It makes sense, really, that the conservative, materialistic political culture of the 1980s were marshalled in by an actor. Reagan, of course, duly earned his nickname "The Great Communicator" - his mastery of folksy charm, decisive rhetoric, and universal appeal remain unmatched by any of his successors in both the Presidency and the Republican Party. And of all of the "great things" communicated by Reagan, none were greater than the American Dream: getting rich. And vis a vis wealth, rags-to-riches was the ultimate success. Elitism and primogeniture were looked down upon; it was much better to cross the tracks than to start out on the right side of them.
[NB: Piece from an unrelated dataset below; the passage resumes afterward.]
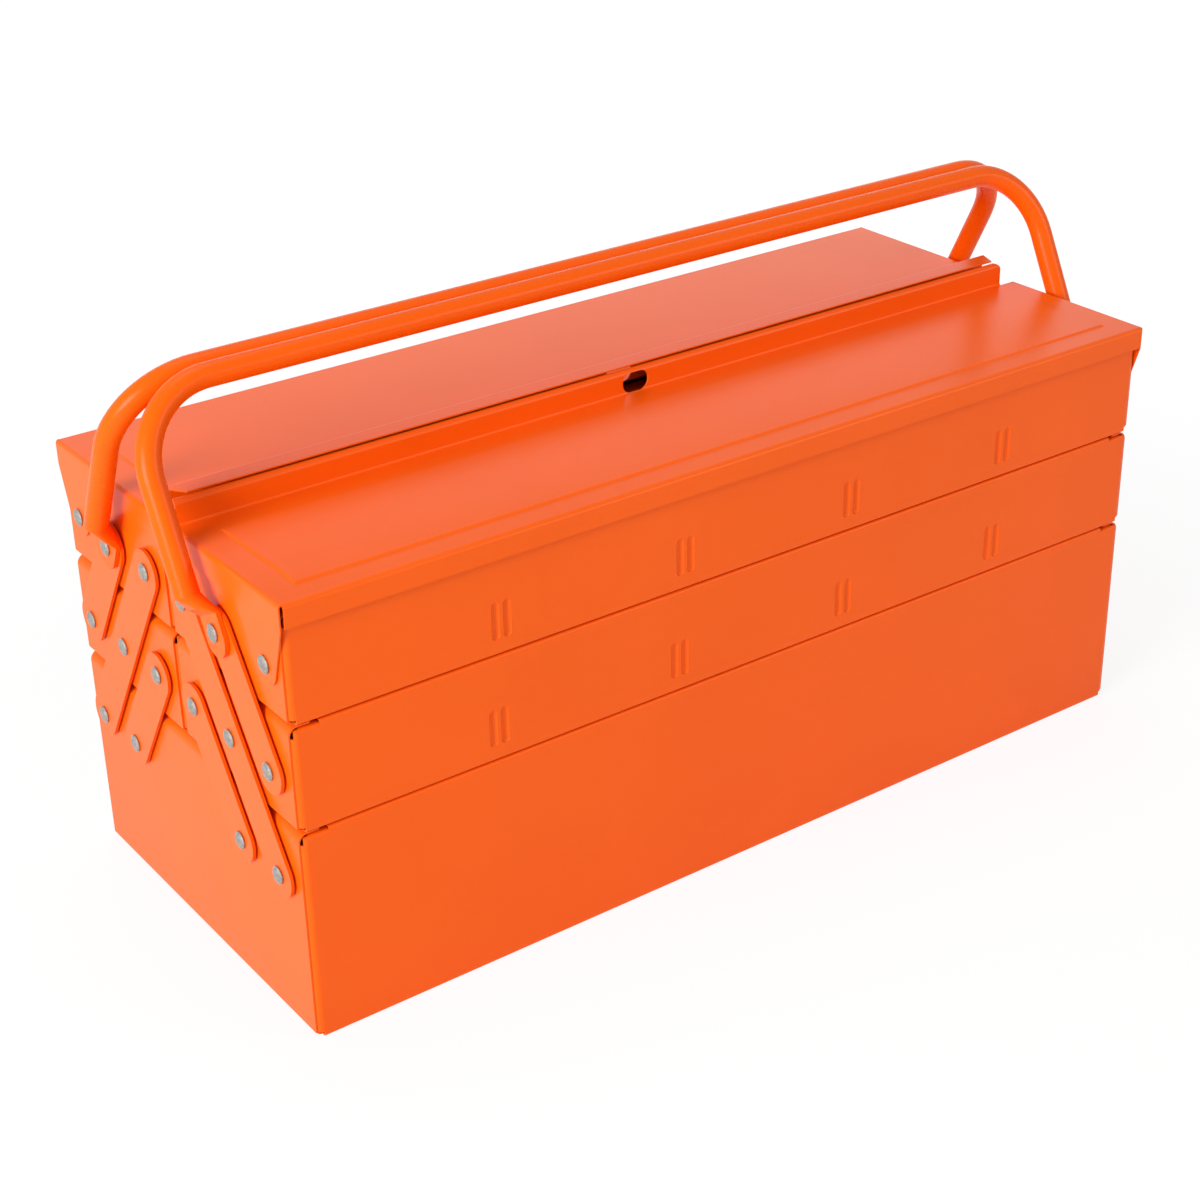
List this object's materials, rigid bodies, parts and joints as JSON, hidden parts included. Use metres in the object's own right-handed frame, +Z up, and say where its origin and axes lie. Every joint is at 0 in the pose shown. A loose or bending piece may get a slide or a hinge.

The Hollywood of Reagan's Presidency was much more aware of this facet of the human condition than Reagan's own Hollywood years atop the SAG. By a large degree the hero myth of the 1940s and 50s was devoid of class consciousness. The World Wars had provided enough physical embodiments of bravery to gloss over materialism. Watch most of the period war dramas, and it's hard to tell what kind of neighborhood each kid came from, what schooling they had - much less what car they drove or clothes they wore. Even as late as 1977, George Lucas's seminal classic Star Wars presented a young idealist succeeding without attaching economic virtues to his protagonist. But by the end of Vietnam, war had no heroes to offer, and understandably, the culture of show-me consumerism ushered in (with no small dose of irony) by the grown up members of the 60s counterculture movement proved to be an excellent breeding ground for feel-good movies.

Here now, are 30 popular films of the 1980s which inhabit the populist, anti-authority, self-serving conservative ideals of Reagan Republicans. Accompanying each film is some notes on what criteria it met, and some analysis when necessary of key characters, plot points, scenes, and dialogue.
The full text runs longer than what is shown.